WORK REQUIRED = Write out only the span of lines that begins at the line with "for name, end_z, inward" and ends at the line with "for node in". Keep both end lines, word for word.
= = =
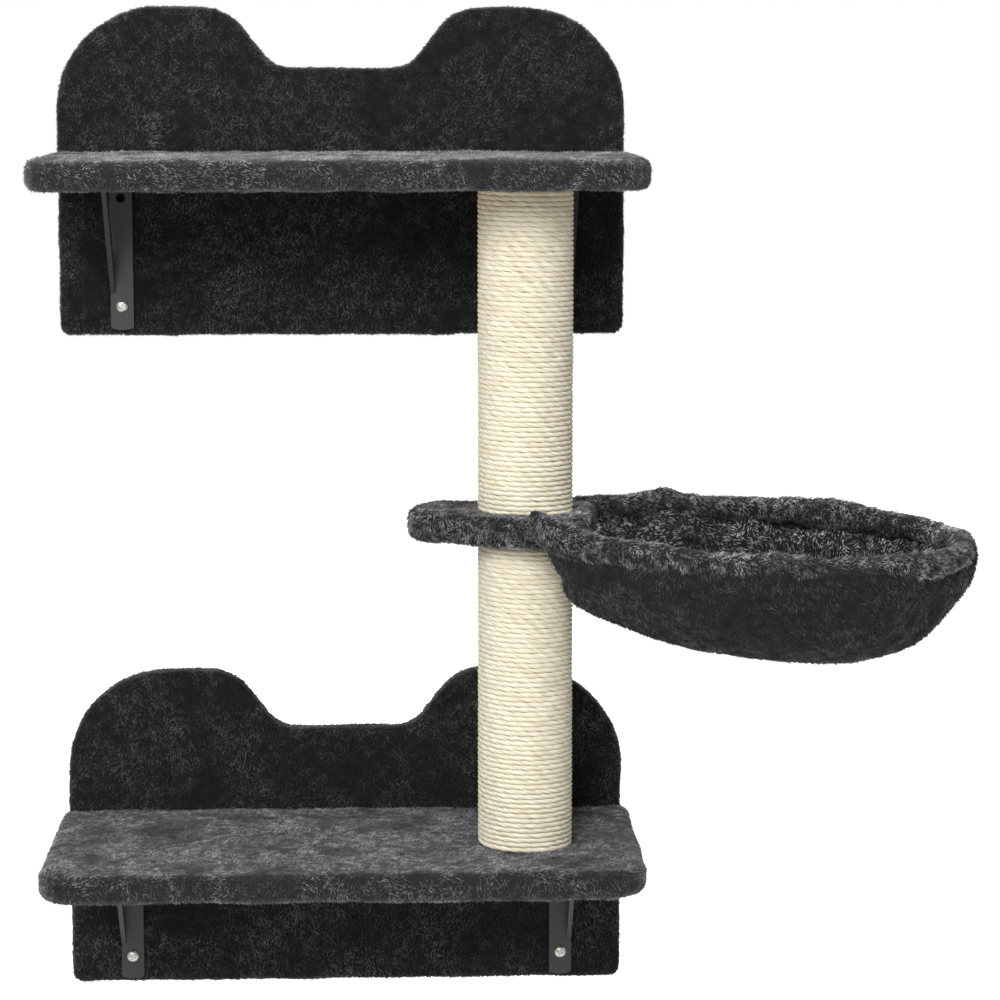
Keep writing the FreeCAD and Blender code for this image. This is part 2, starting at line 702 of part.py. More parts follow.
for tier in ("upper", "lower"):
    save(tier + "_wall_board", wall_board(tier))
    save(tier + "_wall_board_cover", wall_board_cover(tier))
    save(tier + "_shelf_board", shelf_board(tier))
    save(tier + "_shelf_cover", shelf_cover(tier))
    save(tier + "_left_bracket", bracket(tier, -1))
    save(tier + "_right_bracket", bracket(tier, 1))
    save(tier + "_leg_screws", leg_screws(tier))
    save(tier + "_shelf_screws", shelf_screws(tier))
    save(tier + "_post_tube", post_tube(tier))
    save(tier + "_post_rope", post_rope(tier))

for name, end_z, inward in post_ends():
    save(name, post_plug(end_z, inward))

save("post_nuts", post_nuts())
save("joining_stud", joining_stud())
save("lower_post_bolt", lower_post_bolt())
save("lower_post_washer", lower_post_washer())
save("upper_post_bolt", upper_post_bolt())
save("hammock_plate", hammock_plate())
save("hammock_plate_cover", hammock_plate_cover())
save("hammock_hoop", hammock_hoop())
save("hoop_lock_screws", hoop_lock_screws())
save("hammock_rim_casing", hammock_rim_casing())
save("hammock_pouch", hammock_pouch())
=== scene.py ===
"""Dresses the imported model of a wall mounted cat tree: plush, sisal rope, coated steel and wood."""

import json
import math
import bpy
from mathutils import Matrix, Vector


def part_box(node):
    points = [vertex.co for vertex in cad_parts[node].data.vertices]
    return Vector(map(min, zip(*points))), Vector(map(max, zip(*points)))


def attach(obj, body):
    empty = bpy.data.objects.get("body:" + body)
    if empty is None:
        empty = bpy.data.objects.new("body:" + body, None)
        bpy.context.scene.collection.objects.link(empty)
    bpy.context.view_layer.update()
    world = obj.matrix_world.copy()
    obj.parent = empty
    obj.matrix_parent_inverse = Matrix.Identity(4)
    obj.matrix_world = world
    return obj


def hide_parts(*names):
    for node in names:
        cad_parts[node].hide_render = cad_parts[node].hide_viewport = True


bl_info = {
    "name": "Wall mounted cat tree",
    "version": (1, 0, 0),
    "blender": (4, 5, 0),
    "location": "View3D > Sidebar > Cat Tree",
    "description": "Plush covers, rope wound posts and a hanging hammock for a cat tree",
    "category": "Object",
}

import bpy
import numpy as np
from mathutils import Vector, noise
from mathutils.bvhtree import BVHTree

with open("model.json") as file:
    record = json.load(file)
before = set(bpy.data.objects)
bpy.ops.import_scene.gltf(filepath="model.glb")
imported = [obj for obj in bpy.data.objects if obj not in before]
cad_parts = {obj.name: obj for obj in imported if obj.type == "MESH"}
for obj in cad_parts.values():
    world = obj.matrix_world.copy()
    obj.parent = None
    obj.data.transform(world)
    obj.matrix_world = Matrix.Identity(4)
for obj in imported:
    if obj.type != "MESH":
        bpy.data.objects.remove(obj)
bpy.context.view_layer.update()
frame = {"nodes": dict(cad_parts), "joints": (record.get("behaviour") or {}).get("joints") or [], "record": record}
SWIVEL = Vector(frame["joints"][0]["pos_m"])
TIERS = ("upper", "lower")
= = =
RESPONSE TO THE EXERCISE =
for name, end_z, inward in post_ends():
    save(name, post_plug(end_z, inward))

save("post_nuts", post_nuts())
save("joining_stud", joining_stud())
save("lower_post_bolt", lower_post_bolt())
save("lower_post_washer", lower_post_washer())
save("upper_post_bolt", upper_post_bolt())
save("hammock_plate", hammock_plate())
save("hammock_plate_cover", hammock_plate_cover())
save("hammock_hoop", hammock_hoop())
save("hoop_lock_screws", hoop_lock_screws())
save("hammock_rim_casing", hammock_rim_casing())
save("hammock_pouch", hammock_pouch())
=== scene.py ===
"""Dresses the imported model of a wall mounted cat tree: plush, sisal rope, coated steel and wood."""

import json
import math
import bpy
from mathutils import Matrix, Vector


def part_box(node):
    points = [vertex.co for vertex in cad_parts[node].data.vertices]
    return Vector(map(min, zip(*points))), Vector(map(max, zip(*points)))


def attach(obj, body):
    empty = bpy.data.objects.get("body:" + body)
    if empty is None:
        empty = bpy.data.objects.new("body:" + body, None)
        bpy.context.scene.collection.objects.link(empty)
    bpy.context.view_layer.update()
    world = obj.matrix_world.copy()
    obj.parent = empty
    obj.matrix_parent_inverse = Matrix.Identity(4)
    obj.matrix_world = world
    return obj


def hide_parts(*names):
    for node in names:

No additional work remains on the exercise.